I recently bought some scale 4-40 nuts from American Model Engineering Supply. Only after I started to install them did I realize that NOBODY, except A.M.E.S., sells an 11/64 socket wrench. Theirs is quite reasonably priced, 3 or 4 dollars, but where is the glory in buying it. I decided to make my own from a piece of 1/4" diameter drill rod. It works, although I think I can make a better Version 2. If I decide to make a V2, I'll see if I can document the process.


----------



## jpeter (Feb 2, 2011)

Pretty cute. Is it hardened?


----------



## HPME (Feb 3, 2011)

You might try a 1/4" Socket Head Cap Screw. According to my chart it should measure 3/16" across the flats. You can thread on a turned handle or a file handle, and instant socket wrench.


----------



## New_Guy (Feb 3, 2011)

HPME  said:
			
		

> You might try a 1/4" Socket Head Cap Screw. According to my chart it should measure 3/16" across the flats. You can thread on a turned handle or a file handle, and instant socket wrench.



that is the most simple solution ever  brilliant just spectacularly brilliant


----------



## ghart3 (Feb 3, 2011)

Mainer, nice job.  Did you use 1/32 end mill for the corners and edges?

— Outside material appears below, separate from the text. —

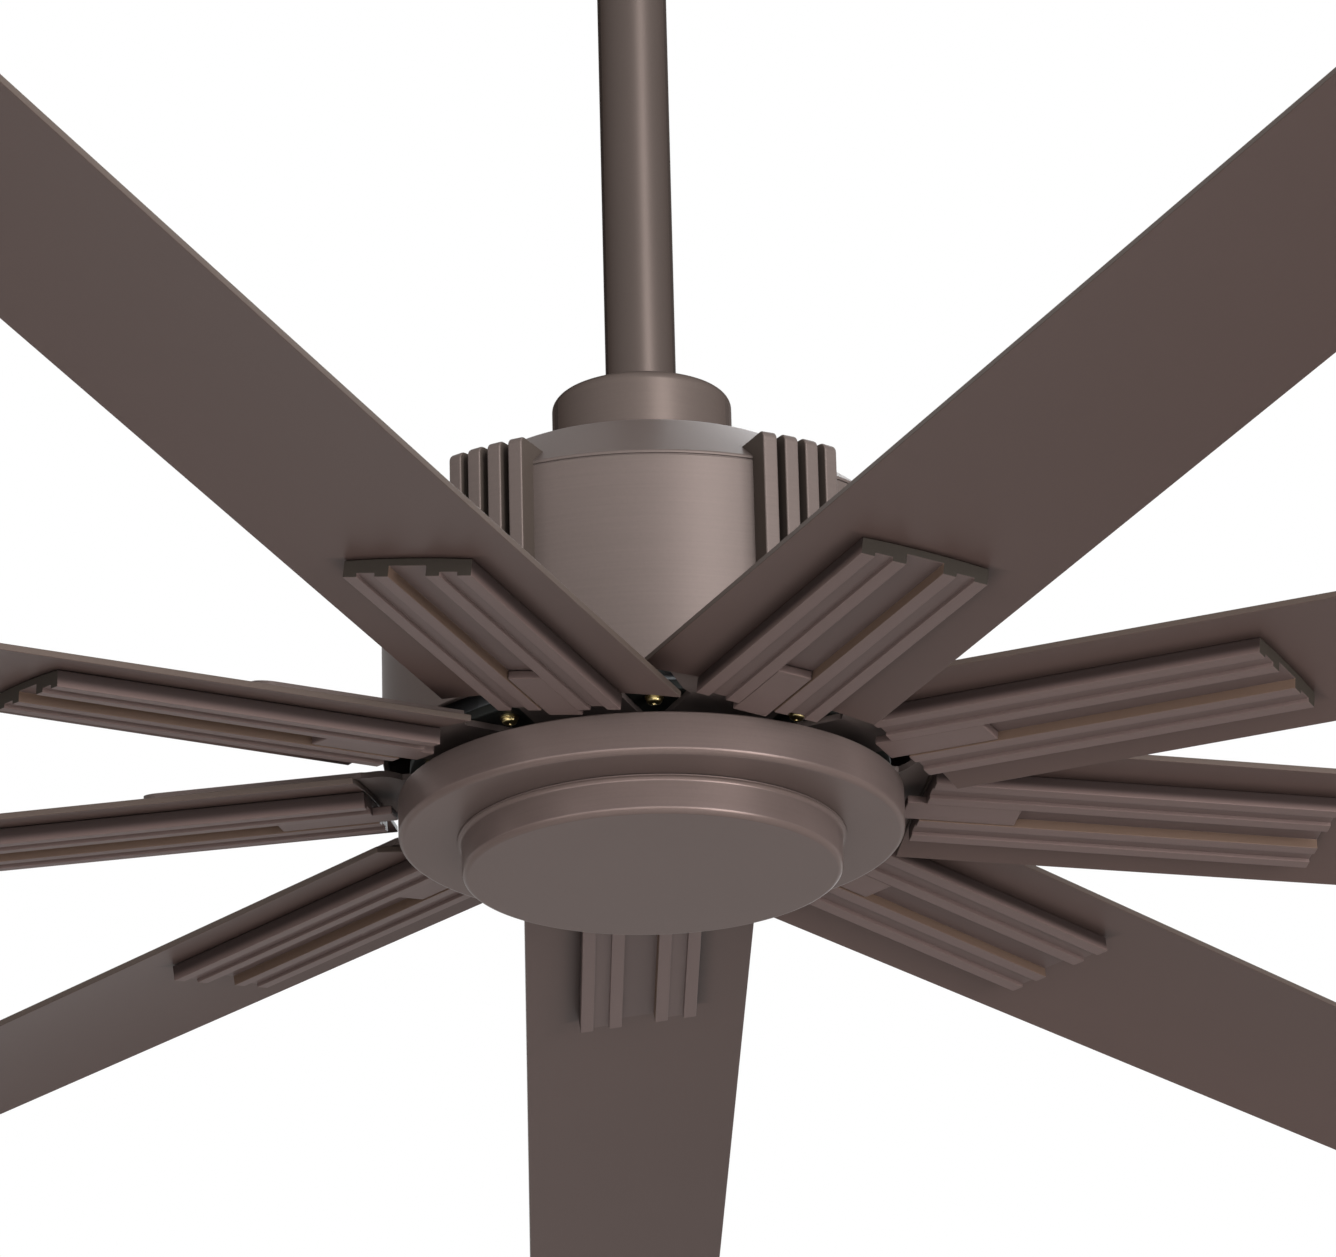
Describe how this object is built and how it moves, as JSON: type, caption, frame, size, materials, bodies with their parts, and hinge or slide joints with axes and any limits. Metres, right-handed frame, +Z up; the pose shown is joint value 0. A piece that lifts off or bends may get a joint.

A metric screw with 4.5mm socket would be better fit then a 3/16" socket.


----------



## Mainer (Feb 3, 2011)

For the corners I used a 1/16" end mill --- the smallest I had. For Version 2 I'm going to try drilling #60 holes in the corners, taking out the center with a #15 drill, and finishing off the flats with a 3/32" end mill.

It's not hardened -- I don't see the need for it.

I've done the socket head screw into socket wrench conversion a couple of times and thought about it this time, but I couldn't find any metric screws with 4.5mm sockets. Dos anybody know of any?


----------